Given instruction »
Copy out exactly the lines from the first line of the material below through the line containing "import Module from", and nothing beyond them.

▽

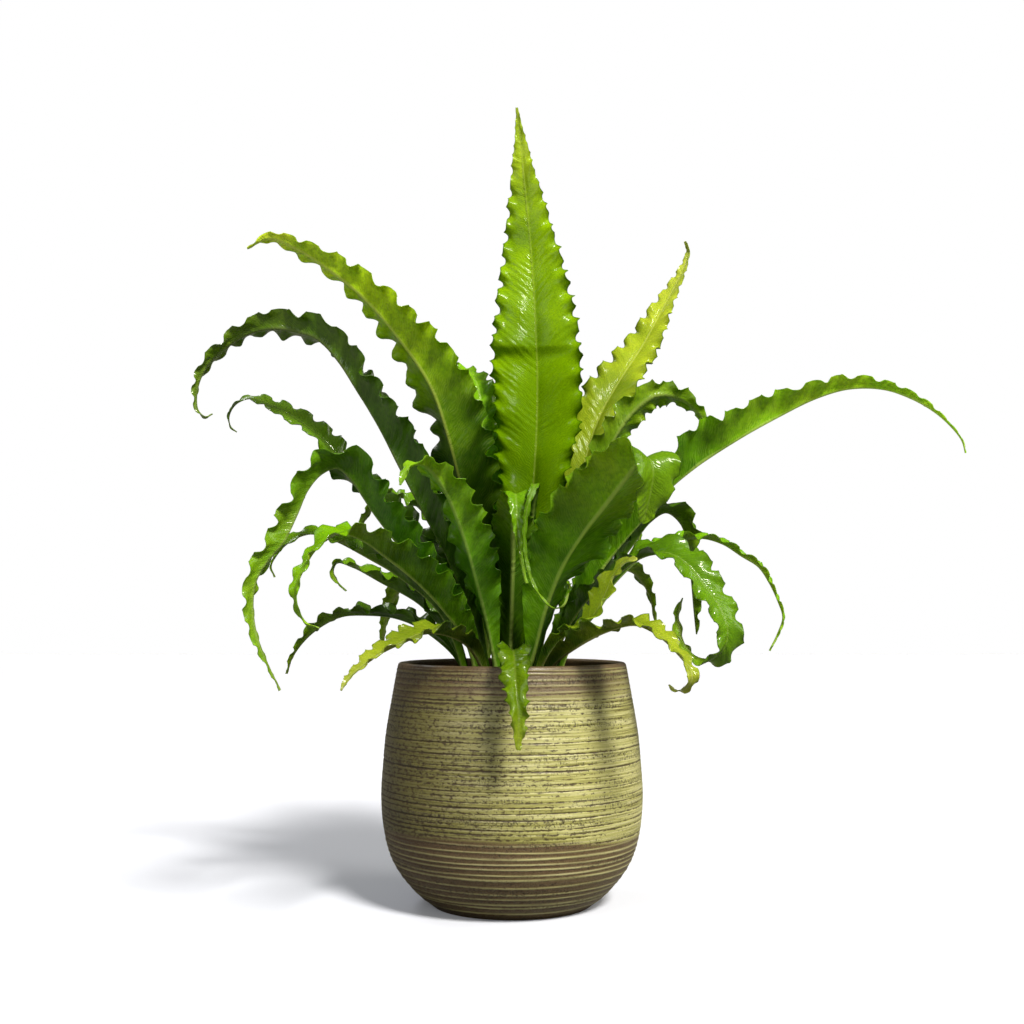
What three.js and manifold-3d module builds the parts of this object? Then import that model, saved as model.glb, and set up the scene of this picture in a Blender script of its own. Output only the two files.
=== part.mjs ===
// Bird's nest fern with waved, strap-like fronds, growing in a round stoneware planter.
// Millimetres, +Z up. The origin is the centre of the planter's foot, on the surface it stands on;
// -Y is the side that faces the viewer and +X is to the right.
import * as THREE from "three";
import { mergeVertices } from "three/addons/utils/BufferGeometryUtils.js";
import Module from "manifold-3d";

const wasm = await Module();
wasm.setup();

// Planter
const POT_HEIGHT = 228;
const POT_WALL = 8;
const POT_FLOOR = 12;
const POT_SIDES = 36;
const RIM_ROUND = 2.5;
const RIDGES = 14;
const RIDGE_DEPTH = 0.9;
// Heights at which the inner wall bends, the first at the floor and the last at the rim
const INNER_HEIGHTS = [POT_FLOOR, 26, 54, 100, 157, 194, POT_HEIGHT - RIM_ROUND];
// Outer shape as height and radius, without the throwing ridges
const POT_SHAPE = [
  [0, 76], [9.5, 88.7], [20.5, 99.5], [37.6, 112], [54.5, 119], [77, 123.5],
  [100, 125.2], [134, 123.6], [157, 121.7], [191, 116.4], [POT_HEIGHT, 110],
];

// Potting mix and the crown that the fronds grow from
const SOIL_TOP = 198;
const SOIL_SIDES = 18;
const CROWN_RADIUS = 51;
const CROWN_RISE = 12;
const CROWN_DEPTH = 16;
const SEAT_GAP = 0.3;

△

Solution for this problem »
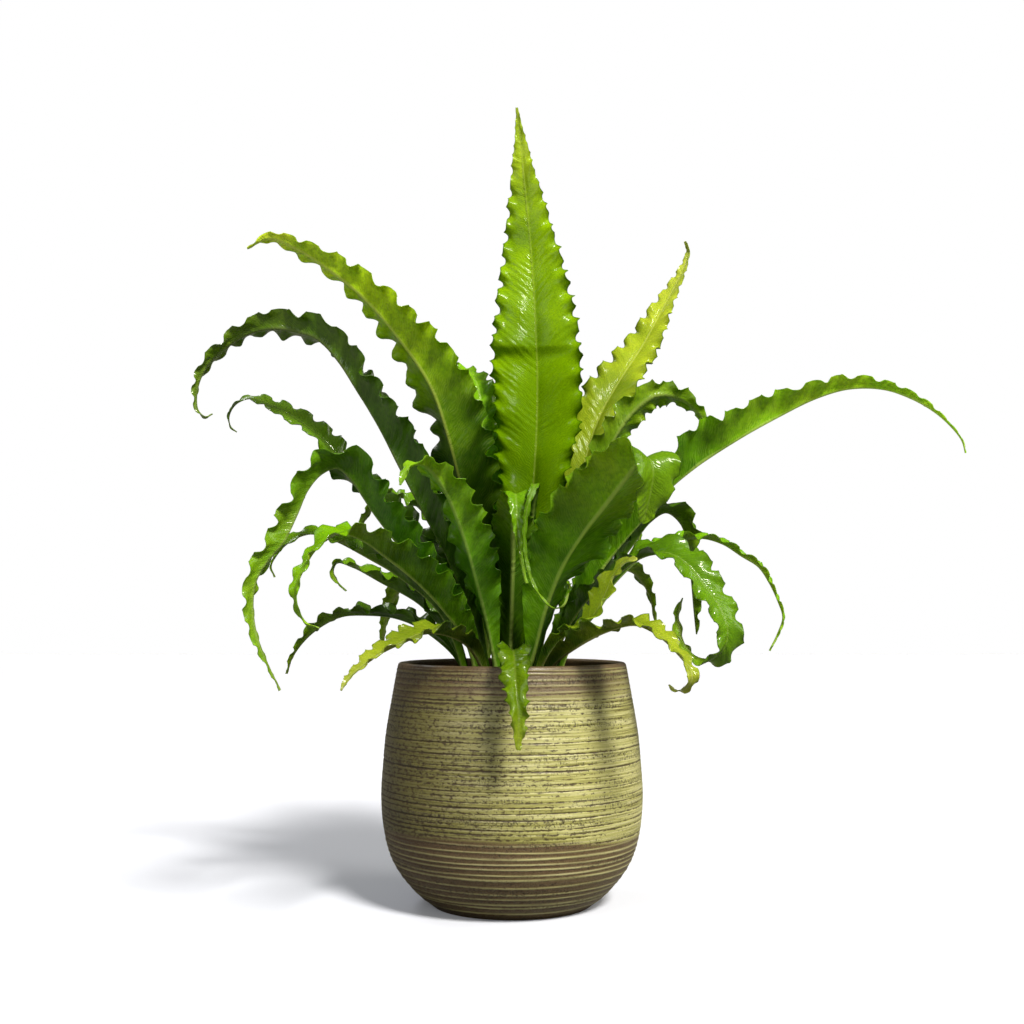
What three.js and manifold-3d module builds the parts of this object? Then import that model, saved as model.glb, and set up the scene of this picture in a Blender script of its own. Output only the two files.
=== part.mjs ===
// Bird's nest fern with waved, strap-like fronds, growing in a round stoneware planter.
// Millimetres, +Z up. The origin is the centre of the planter's foot, on the surface it stands on;
// -Y is the side that faces the viewer and +X is to the right.
import * as THREE from "three";
import { mergeVertices } from "three/addons/utils/BufferGeometryUtils.js";
import Module from "manifold-3d";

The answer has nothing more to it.